Saw Tron: Legacy on Boxing Day, fearing it would be awful. In actual fact, it’s a good movie. Putting Sam in “the games” as he first arrives in the computer world is a pretty thin excuse to throw in the disc fighting and light cycles that everyone knows the first film for, almost like the writers figured they’d best get it out of the way, there are a few iffy lines, especially early on, the Castor character is 100% ham, and when one of the villains has a change of heart, and side, in the climax it’s a moment handled with little in the way of drama, impact, or even a particularly good reason. “I fight for the USERS!” indeed.

However, these are minor gripes, and only really occurred to me (aside from the ham, which is extraordinary; Michael Sheen really does chew the scenery as a sort of impresario nightclub owner) after the event. The cast is very good, the pacing was fine - I’d heard it sags in the middle, but for the son-regains-father story to work you need the quiet in the mid-section - and the story makes (enough) sense. I’m not a fan of 3D, and certainly not for 3D’s sake, but it’s done very nicely here; for most of the film, the use of it as an effect is very muted and subtle, used more for small details than for everything under the sun. It also retains a very high depth of field; unlike Avatar, where backgrounds were blurred and out of focus if you tried to look at them, Tron’s crystal sharp from front to back, which suits the design aesthetic. This isn’t James Cameron’s “look at all the pretty shit I can think of” plastering of everything in 3D, but someone thinking, “what would the technology add to this particular shot?” And where the answer is “nothing”, they don’t use it; the movie carries a warning at the start that some scenes are entirely 2D, that this is as intended and that people shouldn’t take off their glasses.

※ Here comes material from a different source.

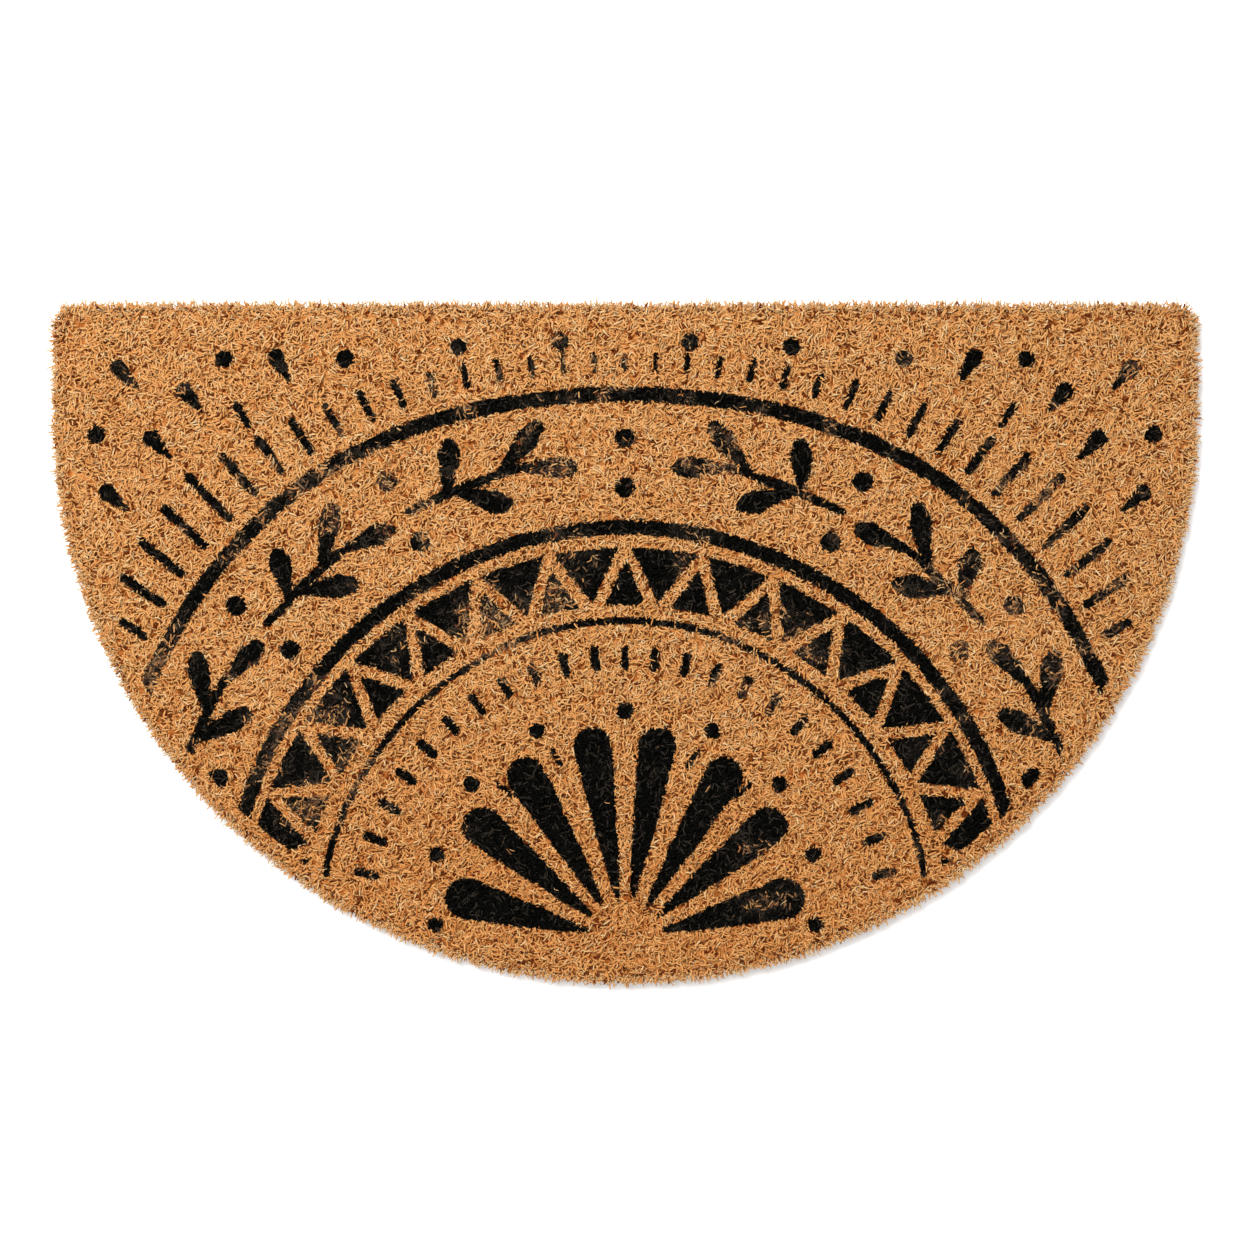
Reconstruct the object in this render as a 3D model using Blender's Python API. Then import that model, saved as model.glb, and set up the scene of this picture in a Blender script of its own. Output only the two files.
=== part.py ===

Crucially, while it’s not the greatest or most original story ever told, it is a decent one, and the characters, including the villain, have actual arcs. They change and develop over time, and, aside from the flip in loyalties that one supporting baddie has, the changes are handled well and flow nicely. There’s no unwarranted melodrama, no “NOOOOOOOO!” or chest-beating (which, given the ending, there could have been). There’s a decently light touch on the tiller in that respect throughout. And this very much sets it apart from Avatar, in which no one really changes, there’s no reason to give a shit about anything, and people do stuff only because that’s what the script says they do.

It’s not an all-time great, but it’s well worth a watch, and a cut above a lot of the shit that comes from Hollywood these days.